Developing such a system would require more testing, analysis, and many conversations within the community. But, eliminating the ban without creating a system to replace it can create many unintended consequences. Giving away this curb space for free for anybody to use every day and evening is not a “best practice” for a municipality like Watertown. If we eliminate the parking ban and do not put something else in its place, what we end with is a “tragedy of the commons”- a risky practice and cautionary tale of giving away a finite common good. In Garret Hardin’s 1968 essay on this topic, he tells the story of residents who were allowed to graze their sheep for free on a shared common pasture. What then happened was that all the residents decided to get sheep, who all grazed for free on the common. Eventually, the grass on the common died. What the community was left with was no grass for their sheep and a depleted common space that nobody could use for their sheep. If we view our curb space as a common good, giving away that space without any regulation or cost, our own resource will be depleted. More people could buy and use more cars, filling up more space making it even harder to park on our streets. In Watertown, the winter parking ban is the only limit we place on free street space, and we only enforce it for a few months out of the year.

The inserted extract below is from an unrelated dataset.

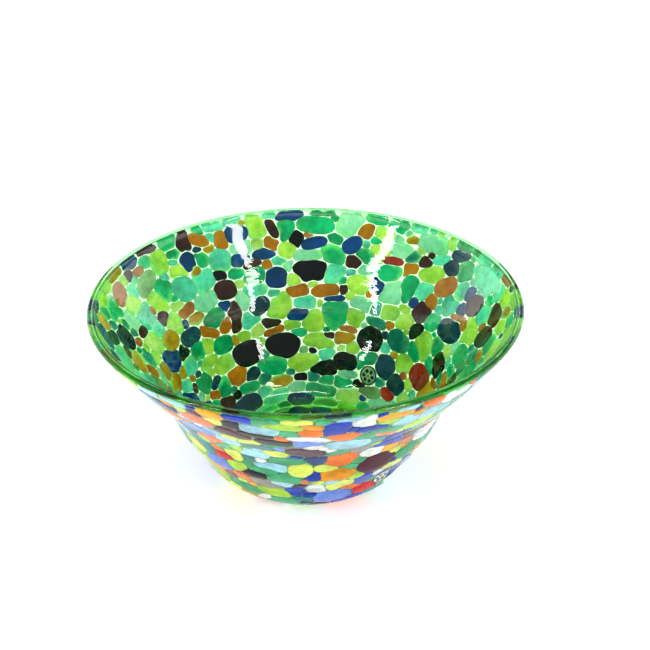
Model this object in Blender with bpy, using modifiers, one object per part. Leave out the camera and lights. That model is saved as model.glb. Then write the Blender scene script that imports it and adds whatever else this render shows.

When applied to free year-round parking, this “tragedy” has many unintended impacts. One consequence could be that more residents of our surrounding communities begin to park on our streets during their on-street parking bans. It could encourage those who use driveways most often to start parking overnight on the street more often, thereby limiting access for public safety vehicles as discussed in Part 1. It could also encourage people to buy an additional family car, and leave it on the street, which I will discuss more in Part 3.
But one of the most concerning consequences has less to do with parking than with housing affordability. A change to the ban without an adequate policy to replace it could have an impact on our rental economy and affordability in Watertown. One story we heard often at the parking ban public hearing was the story of individuals who are able to find more affordable housing in Watertown, but without an off-street parking space. Residents at the public hearing shared stories of their fortune of finding a rental in Watertown that was more affordable than any other in their neighborhood, but the rental came without a parking space. Residents asked at the hearing to remove the parking ban so that these more affordable units can have access to parking, often noting that this was an issue of equity. While this is often presented as an issue of equity for those with lower-cost apartments without parking, free on-street parking is not the answer that will solve this issue. By making Watertown easier for everyone to park, we inevitably make the housing without parking more appealing for renters with cars. Then we will see landlords begin to raise the price on these units because of the free resource we are now subsidizing for these renters – ultimately creating the question of whether that is an equitable solution to the problems raised at the Public Hearing. Essentially, by giving away our curb space for free, we incentivize the private market to raise prices for our most affordable units, on those who both own cars and those who don’t own cars. We need to consider this issue carefully as a part of any solution that might be put in place if there was not a parking ban.